I would be honoured if any turner could take an idea of mine (not that I have any:wink and make use and profit from it.  Acknowledgement would be appreciated and also further contributes to the theme of community and sharing.  I do take issue with companies who sneak around fishing for ideas without contributing and finding our designs (again, if I had any) in their catalogs a month later.


----------



## TellicoTurning (Jan 29, 2009)

While I think most of us here are here to share our ideas, as a rule, when I remember to do so, I'll ask permission to try and duplicate a piece that I particularly like.


----------



## artistwood (Jan 30, 2009)

my work is considered art. as such, it is copywright protected. there are varing levels of protection depending on how much documentation you wish to do. if someone asks about copying my original art to sell, i will sign a licensing agreement to allow them to do that. it protects me from the people who mass produce items. as for our cottage industry, i have no problem allowing anyone to copying my work. i use bits and pieces from all over as inspiration and as a way to learn. if someone really had heartburn about their design, then it's a simple matter to say "do not reproduce without written permission of the artist" in bold letters. this way ther's no question about whether it's ok or not. 
just to be clear, i have no problem with anyone in the IAP copying my designs in part or as a whole. i think if we share, we all improve the product for our our customers and our own skills. pretty cool if you think about it..........bear


----------



## Blind_Squirrel (Jan 30, 2009)

Right or wrong, if you post a picture of something new/original, chances are VERY good that it will get copied in one form or another. 

I know that there are some members of this forum that will not post pictures of some of their pens; they want to keep the designs to themselves.  Can't say as I blame them.

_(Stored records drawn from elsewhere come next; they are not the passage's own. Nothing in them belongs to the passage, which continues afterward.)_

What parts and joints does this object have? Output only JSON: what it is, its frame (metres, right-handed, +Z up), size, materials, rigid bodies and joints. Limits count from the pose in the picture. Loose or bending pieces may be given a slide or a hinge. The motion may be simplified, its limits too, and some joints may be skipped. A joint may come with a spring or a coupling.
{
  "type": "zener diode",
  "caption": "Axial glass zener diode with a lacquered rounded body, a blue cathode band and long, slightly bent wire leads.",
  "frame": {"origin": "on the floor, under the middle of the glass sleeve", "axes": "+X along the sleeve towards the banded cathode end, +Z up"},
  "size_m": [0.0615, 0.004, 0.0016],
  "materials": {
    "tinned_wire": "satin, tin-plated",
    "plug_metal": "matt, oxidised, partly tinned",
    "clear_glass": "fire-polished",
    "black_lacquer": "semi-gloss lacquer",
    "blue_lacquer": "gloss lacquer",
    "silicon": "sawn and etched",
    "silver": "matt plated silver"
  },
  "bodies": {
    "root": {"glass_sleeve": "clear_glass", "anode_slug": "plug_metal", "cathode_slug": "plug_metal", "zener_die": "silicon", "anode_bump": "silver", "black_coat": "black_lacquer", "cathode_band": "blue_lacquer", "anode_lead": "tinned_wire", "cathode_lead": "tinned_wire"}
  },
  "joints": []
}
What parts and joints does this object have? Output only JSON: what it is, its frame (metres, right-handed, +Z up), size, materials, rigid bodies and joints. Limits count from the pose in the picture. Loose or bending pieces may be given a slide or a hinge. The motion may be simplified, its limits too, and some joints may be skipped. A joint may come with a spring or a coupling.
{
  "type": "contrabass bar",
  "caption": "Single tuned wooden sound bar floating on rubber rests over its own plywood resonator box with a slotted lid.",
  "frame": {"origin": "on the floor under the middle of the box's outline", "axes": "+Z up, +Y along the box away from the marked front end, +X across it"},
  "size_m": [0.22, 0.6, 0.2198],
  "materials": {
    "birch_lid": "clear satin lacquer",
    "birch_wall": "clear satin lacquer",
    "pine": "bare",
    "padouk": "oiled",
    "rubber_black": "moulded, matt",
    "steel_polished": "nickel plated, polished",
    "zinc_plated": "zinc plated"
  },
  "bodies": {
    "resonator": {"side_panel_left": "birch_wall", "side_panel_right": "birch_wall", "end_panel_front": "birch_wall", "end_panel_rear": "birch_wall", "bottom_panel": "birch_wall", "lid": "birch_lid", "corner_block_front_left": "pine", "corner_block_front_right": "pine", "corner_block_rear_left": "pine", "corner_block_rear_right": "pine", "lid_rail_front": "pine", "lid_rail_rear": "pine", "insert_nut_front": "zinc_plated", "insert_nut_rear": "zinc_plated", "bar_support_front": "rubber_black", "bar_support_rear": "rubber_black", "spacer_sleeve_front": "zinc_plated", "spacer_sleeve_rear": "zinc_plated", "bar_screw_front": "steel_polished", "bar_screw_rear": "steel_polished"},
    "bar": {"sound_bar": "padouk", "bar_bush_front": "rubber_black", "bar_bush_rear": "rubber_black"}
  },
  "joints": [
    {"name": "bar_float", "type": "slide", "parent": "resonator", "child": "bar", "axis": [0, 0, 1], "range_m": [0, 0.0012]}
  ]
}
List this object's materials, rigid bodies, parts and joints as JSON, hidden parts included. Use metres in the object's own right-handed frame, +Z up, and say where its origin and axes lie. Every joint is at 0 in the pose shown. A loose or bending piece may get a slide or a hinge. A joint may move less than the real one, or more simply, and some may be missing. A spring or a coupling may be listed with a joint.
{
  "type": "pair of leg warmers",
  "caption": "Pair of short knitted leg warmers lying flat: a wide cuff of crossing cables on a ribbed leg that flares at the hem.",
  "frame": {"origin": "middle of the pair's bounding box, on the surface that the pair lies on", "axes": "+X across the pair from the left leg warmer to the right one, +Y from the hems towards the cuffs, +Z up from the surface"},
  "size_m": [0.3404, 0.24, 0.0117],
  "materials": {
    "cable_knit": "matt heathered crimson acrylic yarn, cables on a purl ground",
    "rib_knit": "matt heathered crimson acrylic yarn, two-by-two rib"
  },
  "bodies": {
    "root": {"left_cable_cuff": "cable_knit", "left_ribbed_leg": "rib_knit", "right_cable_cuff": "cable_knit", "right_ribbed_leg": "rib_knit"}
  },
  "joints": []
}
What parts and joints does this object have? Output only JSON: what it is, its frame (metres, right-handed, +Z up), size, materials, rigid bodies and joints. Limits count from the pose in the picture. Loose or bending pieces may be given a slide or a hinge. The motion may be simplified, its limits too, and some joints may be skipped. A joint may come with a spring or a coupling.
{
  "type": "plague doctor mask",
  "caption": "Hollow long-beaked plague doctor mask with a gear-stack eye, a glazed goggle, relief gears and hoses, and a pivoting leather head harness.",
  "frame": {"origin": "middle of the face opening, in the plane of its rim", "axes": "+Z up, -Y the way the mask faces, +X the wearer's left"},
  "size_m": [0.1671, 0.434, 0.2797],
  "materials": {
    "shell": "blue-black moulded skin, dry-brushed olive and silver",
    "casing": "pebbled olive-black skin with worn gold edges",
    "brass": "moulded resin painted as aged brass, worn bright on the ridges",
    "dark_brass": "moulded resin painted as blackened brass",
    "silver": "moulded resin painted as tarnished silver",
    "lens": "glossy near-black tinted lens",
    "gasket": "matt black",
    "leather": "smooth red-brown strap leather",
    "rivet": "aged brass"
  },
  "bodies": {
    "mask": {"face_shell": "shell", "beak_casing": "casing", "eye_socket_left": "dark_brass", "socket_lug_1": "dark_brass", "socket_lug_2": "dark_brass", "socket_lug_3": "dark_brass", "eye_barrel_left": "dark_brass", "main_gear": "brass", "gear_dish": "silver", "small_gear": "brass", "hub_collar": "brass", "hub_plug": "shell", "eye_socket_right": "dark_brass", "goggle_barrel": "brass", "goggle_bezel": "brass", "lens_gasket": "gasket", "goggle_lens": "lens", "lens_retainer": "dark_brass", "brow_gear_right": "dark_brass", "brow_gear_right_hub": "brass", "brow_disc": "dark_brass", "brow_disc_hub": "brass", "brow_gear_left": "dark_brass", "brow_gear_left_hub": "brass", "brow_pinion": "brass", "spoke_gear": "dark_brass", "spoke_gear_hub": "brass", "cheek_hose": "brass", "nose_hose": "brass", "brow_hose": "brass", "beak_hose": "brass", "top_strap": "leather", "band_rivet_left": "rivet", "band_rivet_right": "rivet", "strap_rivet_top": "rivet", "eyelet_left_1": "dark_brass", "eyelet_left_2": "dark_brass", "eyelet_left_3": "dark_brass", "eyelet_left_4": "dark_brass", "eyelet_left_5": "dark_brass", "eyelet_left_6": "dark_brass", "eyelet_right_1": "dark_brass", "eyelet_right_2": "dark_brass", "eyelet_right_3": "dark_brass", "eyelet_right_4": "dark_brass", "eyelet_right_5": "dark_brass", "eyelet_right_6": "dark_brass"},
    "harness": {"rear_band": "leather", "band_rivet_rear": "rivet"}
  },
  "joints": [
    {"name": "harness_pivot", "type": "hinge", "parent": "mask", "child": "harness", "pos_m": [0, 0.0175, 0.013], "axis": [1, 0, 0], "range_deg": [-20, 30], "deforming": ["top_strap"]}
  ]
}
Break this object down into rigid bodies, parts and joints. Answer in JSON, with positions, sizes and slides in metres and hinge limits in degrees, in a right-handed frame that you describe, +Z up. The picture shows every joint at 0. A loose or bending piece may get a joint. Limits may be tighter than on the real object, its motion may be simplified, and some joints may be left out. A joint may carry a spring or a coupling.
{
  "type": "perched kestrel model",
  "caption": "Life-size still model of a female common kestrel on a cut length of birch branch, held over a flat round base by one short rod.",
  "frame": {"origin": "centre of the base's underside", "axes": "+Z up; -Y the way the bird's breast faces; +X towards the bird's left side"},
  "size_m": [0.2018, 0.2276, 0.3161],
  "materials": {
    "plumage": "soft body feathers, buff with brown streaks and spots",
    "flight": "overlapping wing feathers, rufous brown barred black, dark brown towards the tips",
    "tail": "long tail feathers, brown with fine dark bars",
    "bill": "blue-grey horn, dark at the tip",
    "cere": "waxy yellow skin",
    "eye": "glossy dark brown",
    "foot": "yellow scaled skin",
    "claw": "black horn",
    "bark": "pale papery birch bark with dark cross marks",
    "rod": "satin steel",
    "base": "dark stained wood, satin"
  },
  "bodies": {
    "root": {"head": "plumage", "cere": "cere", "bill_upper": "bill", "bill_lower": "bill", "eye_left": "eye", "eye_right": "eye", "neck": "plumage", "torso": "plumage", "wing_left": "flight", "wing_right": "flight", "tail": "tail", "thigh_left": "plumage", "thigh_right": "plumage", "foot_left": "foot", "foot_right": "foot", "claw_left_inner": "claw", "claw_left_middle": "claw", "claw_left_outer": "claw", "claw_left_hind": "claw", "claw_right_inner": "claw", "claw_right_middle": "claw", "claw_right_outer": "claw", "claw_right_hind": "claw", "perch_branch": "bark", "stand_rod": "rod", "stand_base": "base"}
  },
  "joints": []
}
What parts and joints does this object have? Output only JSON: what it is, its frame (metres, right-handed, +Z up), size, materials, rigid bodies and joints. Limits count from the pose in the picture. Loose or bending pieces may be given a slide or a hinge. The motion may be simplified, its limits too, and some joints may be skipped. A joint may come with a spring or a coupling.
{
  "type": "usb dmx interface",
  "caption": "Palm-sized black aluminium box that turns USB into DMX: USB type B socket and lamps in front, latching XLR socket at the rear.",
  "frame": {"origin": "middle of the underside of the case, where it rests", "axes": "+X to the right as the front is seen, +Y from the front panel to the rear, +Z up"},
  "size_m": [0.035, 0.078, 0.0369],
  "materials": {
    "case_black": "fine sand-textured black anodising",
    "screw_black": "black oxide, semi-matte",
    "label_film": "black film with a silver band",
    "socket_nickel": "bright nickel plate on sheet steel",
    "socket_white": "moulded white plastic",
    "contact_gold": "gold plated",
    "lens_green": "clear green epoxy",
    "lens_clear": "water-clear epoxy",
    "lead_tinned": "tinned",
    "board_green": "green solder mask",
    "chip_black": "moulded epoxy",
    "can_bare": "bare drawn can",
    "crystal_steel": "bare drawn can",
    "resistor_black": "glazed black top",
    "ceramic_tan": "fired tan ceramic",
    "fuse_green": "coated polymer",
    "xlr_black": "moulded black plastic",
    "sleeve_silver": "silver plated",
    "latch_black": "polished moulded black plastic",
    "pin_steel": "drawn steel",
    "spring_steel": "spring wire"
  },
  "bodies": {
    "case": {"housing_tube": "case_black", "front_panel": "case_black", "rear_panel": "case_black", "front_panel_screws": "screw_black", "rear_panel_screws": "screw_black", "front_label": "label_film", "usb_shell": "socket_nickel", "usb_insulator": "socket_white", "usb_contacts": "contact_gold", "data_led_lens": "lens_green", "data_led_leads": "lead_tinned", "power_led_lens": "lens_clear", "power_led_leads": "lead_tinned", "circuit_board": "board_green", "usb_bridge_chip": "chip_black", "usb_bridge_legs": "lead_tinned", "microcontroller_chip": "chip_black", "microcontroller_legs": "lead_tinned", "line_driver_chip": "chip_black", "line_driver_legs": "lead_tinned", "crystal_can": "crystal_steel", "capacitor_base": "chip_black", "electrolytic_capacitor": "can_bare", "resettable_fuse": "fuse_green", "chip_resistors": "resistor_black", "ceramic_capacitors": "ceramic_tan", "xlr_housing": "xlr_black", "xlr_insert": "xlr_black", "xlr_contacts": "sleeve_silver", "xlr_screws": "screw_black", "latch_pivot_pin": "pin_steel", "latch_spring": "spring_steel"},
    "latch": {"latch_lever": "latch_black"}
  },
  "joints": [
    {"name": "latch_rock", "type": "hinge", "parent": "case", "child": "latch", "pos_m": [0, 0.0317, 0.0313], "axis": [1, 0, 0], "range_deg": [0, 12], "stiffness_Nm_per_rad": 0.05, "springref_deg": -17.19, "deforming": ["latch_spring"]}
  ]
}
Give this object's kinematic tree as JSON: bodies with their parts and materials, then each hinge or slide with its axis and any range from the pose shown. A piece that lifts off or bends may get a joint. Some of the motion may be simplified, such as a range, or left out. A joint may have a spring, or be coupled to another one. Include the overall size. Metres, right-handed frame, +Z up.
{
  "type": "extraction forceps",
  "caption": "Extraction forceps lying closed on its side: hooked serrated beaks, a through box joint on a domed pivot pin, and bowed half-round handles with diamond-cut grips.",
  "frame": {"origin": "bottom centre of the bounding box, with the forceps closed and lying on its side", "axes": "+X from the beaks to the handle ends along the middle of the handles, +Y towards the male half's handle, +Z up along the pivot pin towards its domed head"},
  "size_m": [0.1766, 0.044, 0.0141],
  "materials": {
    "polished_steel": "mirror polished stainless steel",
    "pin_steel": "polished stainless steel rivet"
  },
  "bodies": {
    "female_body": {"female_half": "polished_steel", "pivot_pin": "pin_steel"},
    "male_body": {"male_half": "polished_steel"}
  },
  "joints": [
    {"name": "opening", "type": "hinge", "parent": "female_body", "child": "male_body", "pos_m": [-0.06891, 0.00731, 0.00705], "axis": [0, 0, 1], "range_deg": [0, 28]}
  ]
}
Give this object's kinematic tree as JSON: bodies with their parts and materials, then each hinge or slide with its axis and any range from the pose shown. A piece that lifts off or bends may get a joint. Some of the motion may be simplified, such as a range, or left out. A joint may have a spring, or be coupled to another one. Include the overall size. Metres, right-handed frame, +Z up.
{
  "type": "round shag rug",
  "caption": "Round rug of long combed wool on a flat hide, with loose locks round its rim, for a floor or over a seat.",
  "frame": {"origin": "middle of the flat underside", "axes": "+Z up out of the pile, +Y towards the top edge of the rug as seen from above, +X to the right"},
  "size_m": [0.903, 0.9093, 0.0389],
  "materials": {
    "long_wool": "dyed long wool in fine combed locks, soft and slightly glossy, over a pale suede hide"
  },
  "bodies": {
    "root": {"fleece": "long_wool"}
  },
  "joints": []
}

Eliminate the variable (show others a design), eliminate the problem (have others copy a design).


----------



## NewLondon88 (Jan 30, 2009)

It is an unfortunate part of the technology boom that not only is it more
difficult to protect original ideas, but that the act of showing these ideas
creates the opportunity for people to copy them, and perhaps through
over-exposure to outright theft of copyrights, it has come to be the norm
rather than the exception. Wow, do I love run-on sentences?

If we stop and think about it, how many of our avatars are not outright
copyright violations? How many of our signature lines? How many of our links?
If we didn't create it ourselves, there's a good chance we don't have the
right to post it. But this has become the accepted norm. Nobody even thinks
about it. Perhaps we have come to think that if we didn't physically put our
hands on it to 'take' it, we didn't do anything wrong? Or maybe there's a
feeling that is so much of our own labor goes into duplicating something, it
couldn't be wrong.. after all, it is our effort that produces it.
I don't have answers, just wondering.


----------



## wood-of-1kind (Jan 30, 2009)

What I find "unethical" here is the FACT that too little credit is given when members who either adapt or copy a design do not acknowledge such an act. This is NOT limited to pens either. Personally I think that it is courteous and ethical to at least acknowledge where the "inspiration" came from. The info does not have to be totally factual to the exact time/place/event, but some do not even make an attempt at this form to comply with etiquette. JMO


----------



## Seer (Jan 30, 2009)

Some of the things to consider as mentioned earlier:  We all make pens from kits and slimlines are the ones some of us started with and pretty much they all look the same.  There will be variations in anything we make especially with acrylics and other materials since I have yet to see 2 acrylics that are the same and in our own minds eye we feel they are different from others even though they may be made of the same material there will always be a difference.  I do not feel the people here copy anyone elses products exactly nor claim they created the first unless they did create a unique item (cat poop blank lol) which I don't thnk we will imitate.  I for one get inspiration from the pictures I see here and it gives me ideas of what can be not oh can I copy that and sell it for less that the original creator.  Everyone here is an artist in their own way and that is the way it should be.
 What really sucks is when big business sees your creation and mass produces the same thing and sells it for alot less than you did there by ruining your creation as unique and denying you future profits.  I for one carve wooden spoons and other kitchen utensils as well as make pens (only a beginner) but I will not buy any mass produced kitchen tool when I can make it myself and be proud of what I,  as a craftsman accomplished and my wife loves my products as do those I have made them for.  I am learning we as a nation are going back to handmade originals in alot of areas where we are tired of buying junk made overseas in slave labor camps with unknown ingredients and chemicals.  
 Anyways that is how I feel and wish you all a good day.


----------



## TheGuy (Jan 30, 2009)

*For a truly one of a kind design...*

For a truly one of a kind design, I'd have to contact the original artist and see if we could come up with a license agreement.  I'd love to shart part of my profits with the artisan who helped me earn them.  Of course, I am not talented enough to copy anybody at this point.:biggrin:


----------



## leehljp (Jan 30, 2009)

Ed (ed4copies) wrote it well and succinctly about Eagle the other day and I hope he doesn't mind me quoting him:

_His (Eagle's) reaction, however, would be to encourage you to differentiate yourself from his work. While many believed he did not share his methods in detail for reasons they deemed "selfish", he actually hoped people would move BEYOND his methods. So, he reasoned, if he TOLD you how HE did it, what would motivate YOU to find a better way??_

I agree fully with Ed in what he wrote about Eagle. I admired Eagle's stance - for the purpose of advancing a design or moving beyond his methods. In THIS case it is about advancing a design or method and I approve copying if it helps in advance the design or method. 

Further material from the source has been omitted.